## REQUIRED WORK:
Set down the material below in full, matching it exactly.

begin PROVIDED INFORMATION

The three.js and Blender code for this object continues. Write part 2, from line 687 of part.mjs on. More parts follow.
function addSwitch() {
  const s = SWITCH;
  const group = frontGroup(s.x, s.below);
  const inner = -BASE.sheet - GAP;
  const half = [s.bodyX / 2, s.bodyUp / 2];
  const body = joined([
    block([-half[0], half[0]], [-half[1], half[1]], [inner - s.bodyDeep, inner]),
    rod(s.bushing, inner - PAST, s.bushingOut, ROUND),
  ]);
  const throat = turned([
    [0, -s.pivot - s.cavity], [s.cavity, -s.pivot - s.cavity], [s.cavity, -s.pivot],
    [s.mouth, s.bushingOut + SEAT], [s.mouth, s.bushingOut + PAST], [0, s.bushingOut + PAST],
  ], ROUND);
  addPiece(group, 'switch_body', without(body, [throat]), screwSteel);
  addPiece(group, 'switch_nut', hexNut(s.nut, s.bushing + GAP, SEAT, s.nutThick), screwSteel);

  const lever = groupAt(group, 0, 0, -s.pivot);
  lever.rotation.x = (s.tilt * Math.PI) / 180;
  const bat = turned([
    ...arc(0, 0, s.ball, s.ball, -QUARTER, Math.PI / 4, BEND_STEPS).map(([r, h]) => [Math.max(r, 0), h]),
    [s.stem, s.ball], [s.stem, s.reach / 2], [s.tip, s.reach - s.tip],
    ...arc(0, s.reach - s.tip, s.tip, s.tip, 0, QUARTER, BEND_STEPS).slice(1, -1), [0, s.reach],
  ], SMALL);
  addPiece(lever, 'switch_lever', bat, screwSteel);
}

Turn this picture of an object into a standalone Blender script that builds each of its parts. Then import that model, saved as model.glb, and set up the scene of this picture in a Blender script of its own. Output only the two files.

end PROVIDED INFORMATION

## EXPECTED ANSWER:
The three.js and Blender code for this object continues. Write part 2, from line 687 of part.mjs on. More parts follow.
function addSwitch() {
  const s = SWITCH;
  const group = frontGroup(s.x, s.below);
  const inner = -BASE.sheet - GAP;
  const half = [s.bodyX / 2, s.bodyUp / 2];
  const body = joined([
    block([-half[0], half[0]], [-half[1], half[1]], [inner - s.bodyDeep, inner]),
    rod(s.bushing, inner - PAST, s.bushingOut, ROUND),
  ]);
  const throat = turned([
    [0, -s.pivot - s.cavity], [s.cavity, -s.pivot - s.cavity], [s.cavity, -s.pivot],
    [s.mouth, s.bushingOut + SEAT], [s.mouth, s.bushingOut + PAST], [0, s.bushingOut + PAST],
  ], ROUND);
  addPiece(group, 'switch_body', without(body, [throat]), screwSteel);
  addPiece(group, 'switch_nut', hexNut(s.nut, s.bushing + GAP, SEAT, s.nutThick), screwSteel);

  const lever = groupAt(group, 0, 0, -s.pivot);
  lever.rotation.x = (s.tilt * Math.PI) / 180;
  const bat = turned([
    ...arc(0, 0, s.ball, s.ball, -QUARTER, Math.PI / 4, BEND_STEPS).map(([r, h]) => [Math.max(r, 0), h]),
    [s.stem, s.ball], [s.stem, s.reach / 2], [s.tip, s.reach - s.tip],
    ...arc(0, s.reach - s.tip, s.tip, s.tip, 0, QUARTER, BEND_STEPS).slice(1, -1), [0, s.reach],
  ], SMALL);
  addPiece(lever, 'switch_lever', bat, screwSteel);
}

Turn this picture of an object into a standalone Blender script that builds each of its parts. Then import that model, saved as model.glb, and set up the scene of this picture in a Blender script of its own. Output only the two files.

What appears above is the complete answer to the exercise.